- [Data to process]

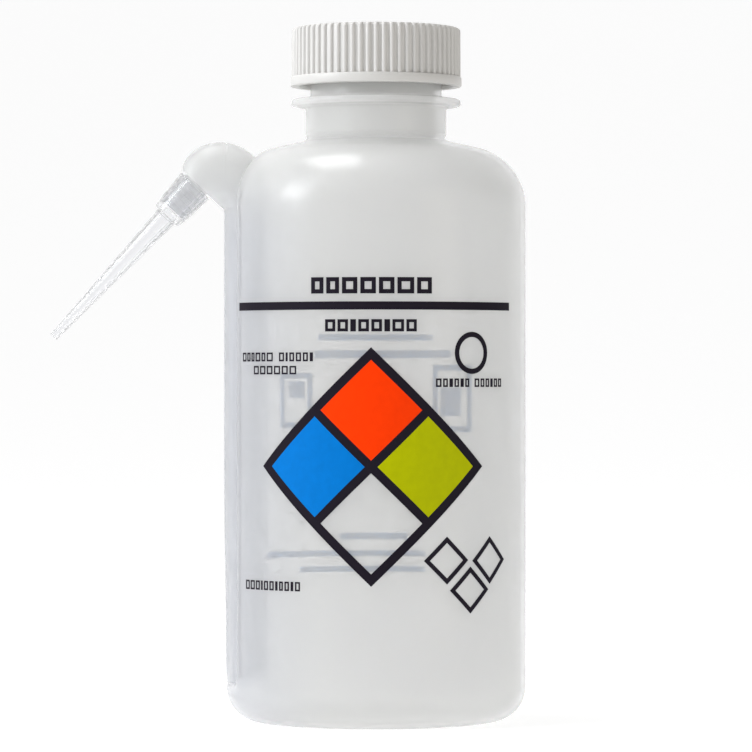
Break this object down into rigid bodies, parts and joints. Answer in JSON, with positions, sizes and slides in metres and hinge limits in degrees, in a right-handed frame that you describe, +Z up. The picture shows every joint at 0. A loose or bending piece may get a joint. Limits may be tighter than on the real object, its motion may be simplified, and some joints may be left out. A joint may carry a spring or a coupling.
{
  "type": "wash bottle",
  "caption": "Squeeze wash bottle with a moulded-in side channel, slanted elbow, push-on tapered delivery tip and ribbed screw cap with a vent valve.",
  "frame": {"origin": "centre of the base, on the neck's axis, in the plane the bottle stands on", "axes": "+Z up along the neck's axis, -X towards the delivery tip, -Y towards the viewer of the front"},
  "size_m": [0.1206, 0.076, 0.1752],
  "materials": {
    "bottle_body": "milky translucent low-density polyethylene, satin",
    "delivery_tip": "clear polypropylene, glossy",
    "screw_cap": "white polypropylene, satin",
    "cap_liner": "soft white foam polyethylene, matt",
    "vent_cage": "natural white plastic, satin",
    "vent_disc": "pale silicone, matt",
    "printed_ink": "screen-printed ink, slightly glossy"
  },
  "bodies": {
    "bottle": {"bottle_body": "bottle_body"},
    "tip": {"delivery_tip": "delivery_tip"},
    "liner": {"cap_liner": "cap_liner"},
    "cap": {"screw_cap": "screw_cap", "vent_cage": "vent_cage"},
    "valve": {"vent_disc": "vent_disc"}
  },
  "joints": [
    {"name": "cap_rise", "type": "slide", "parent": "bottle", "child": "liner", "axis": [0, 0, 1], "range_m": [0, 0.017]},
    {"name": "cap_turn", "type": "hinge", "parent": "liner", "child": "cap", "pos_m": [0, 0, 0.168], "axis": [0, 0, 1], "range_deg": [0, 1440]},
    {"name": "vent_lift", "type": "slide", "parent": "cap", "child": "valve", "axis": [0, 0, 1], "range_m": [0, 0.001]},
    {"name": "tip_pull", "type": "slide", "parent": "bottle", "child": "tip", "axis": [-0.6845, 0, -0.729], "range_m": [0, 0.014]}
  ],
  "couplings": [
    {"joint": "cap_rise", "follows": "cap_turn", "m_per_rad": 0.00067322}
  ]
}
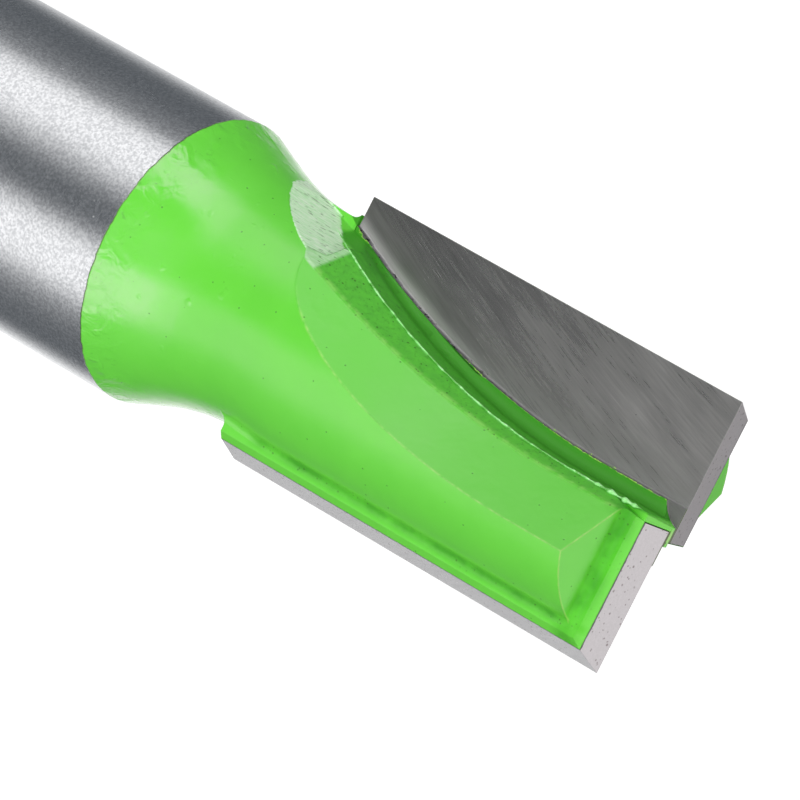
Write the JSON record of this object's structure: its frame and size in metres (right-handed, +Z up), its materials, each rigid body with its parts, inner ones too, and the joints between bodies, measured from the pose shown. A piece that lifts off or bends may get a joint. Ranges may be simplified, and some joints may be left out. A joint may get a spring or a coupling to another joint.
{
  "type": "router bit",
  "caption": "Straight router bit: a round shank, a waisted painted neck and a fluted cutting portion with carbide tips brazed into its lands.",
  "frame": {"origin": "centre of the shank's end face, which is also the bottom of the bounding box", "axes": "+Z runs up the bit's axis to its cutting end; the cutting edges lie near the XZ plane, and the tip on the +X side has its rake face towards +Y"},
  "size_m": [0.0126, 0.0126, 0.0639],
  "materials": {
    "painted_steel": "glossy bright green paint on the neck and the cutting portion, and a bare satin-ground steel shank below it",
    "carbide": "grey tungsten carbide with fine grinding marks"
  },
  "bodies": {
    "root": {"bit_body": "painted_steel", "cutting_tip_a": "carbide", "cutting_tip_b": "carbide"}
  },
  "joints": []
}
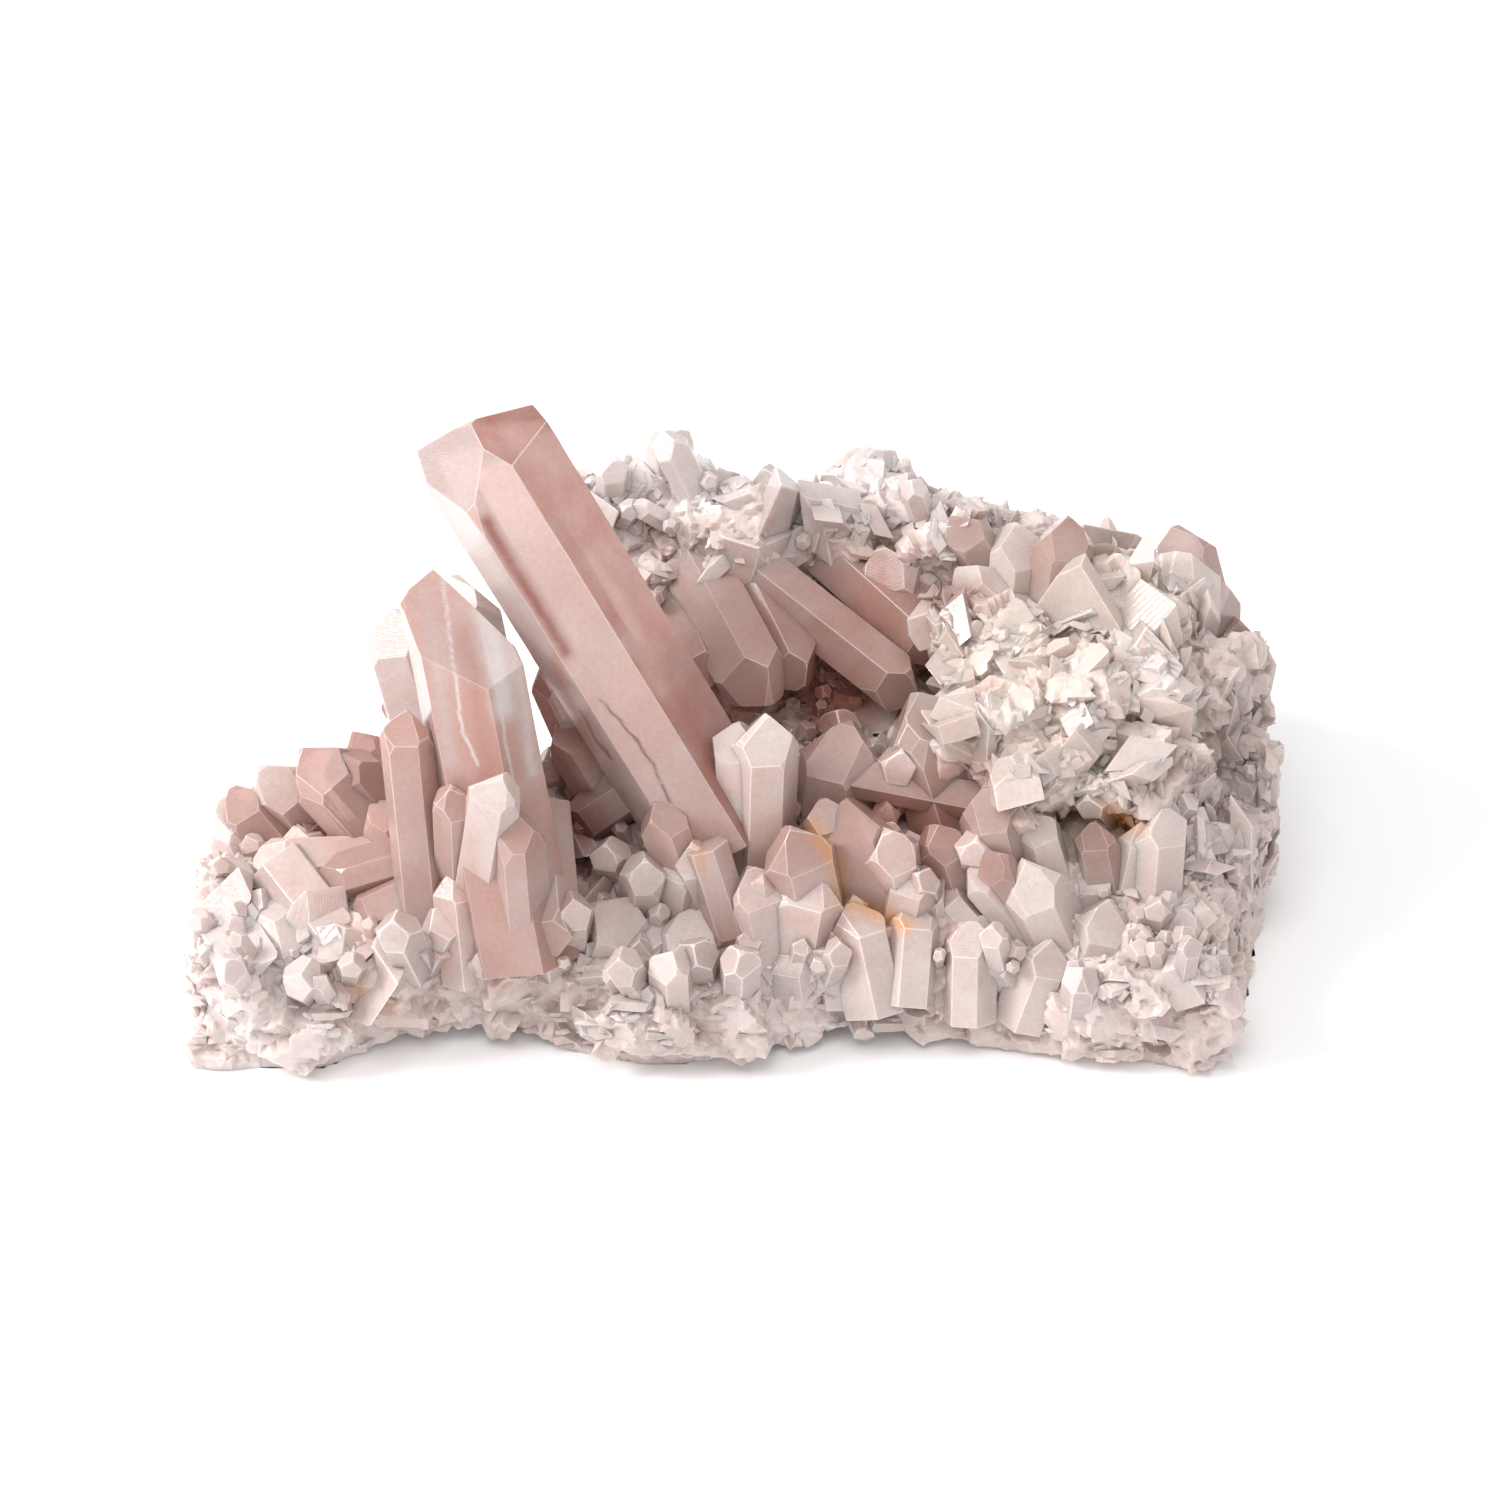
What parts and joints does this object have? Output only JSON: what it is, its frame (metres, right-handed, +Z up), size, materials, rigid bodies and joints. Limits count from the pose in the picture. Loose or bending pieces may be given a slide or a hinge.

- [Stated task] From the line with "Write the JSON" to the last line of the material, give every line again exactly, and only those lines.

- [Task solution]
Write the JSON record of this object's structure: its frame and size in metres (right-handed, +Z up), its materials, each rigid body with its parts, inner ones too, and the joints between bodies, measured from the pose shown. A piece that lifts off or bends may get a joint. Ranges may be simplified, and some joints may be left out. A joint may get a spring or a coupling to another joint.
{
  "type": "router bit",
  "caption": "Straight router bit: a round shank, a waisted painted neck and a fluted cutting portion with carbide tips brazed into its lands.",
  "frame": {"origin": "centre of the shank's end face, which is also the bottom of the bounding box", "axes": "+Z runs up the bit's axis to its cutting end; the cutting edges lie near the XZ plane, and the tip on the +X side has its rake face towards +Y"},
  "size_m": [0.0126, 0.0126, 0.0639],
  "materials": {
    "painted_steel": "glossy bright green paint on the neck and the cutting portion, and a bare satin-ground steel shank below it",
    "carbide": "grey tungsten carbide with fine grinding marks"
  },
  "bodies": {
    "root": {"bit_body": "painted_steel", "cutting_tip_a": "carbide", "cutting_tip_b": "carbide"}
  },
  "joints": []
}
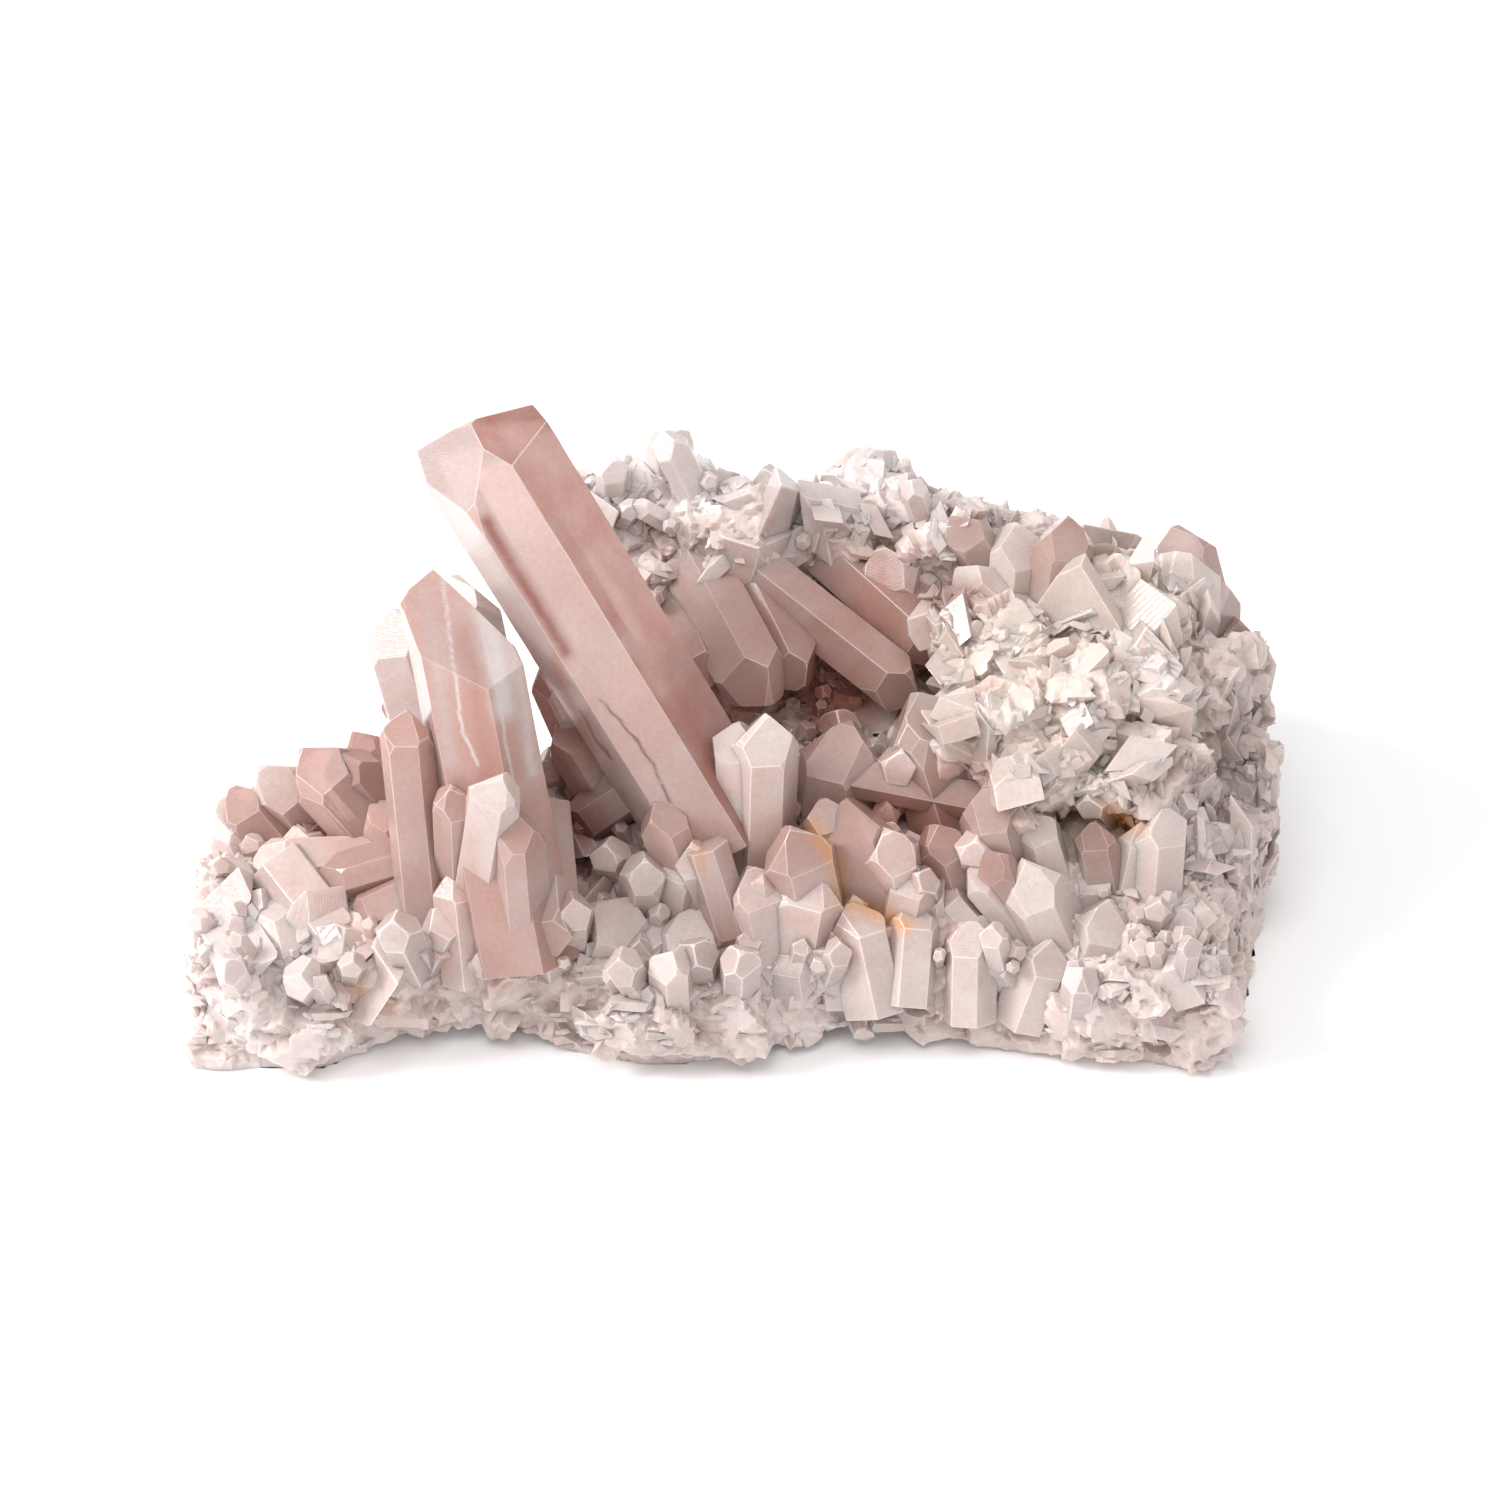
What parts and joints does this object have? Output only JSON: what it is, its frame (metres, right-handed, +Z up), size, materials, rigid bodies and joints. Limits count from the pose in the picture. Loose or bending pieces may be given a slide or a hinge.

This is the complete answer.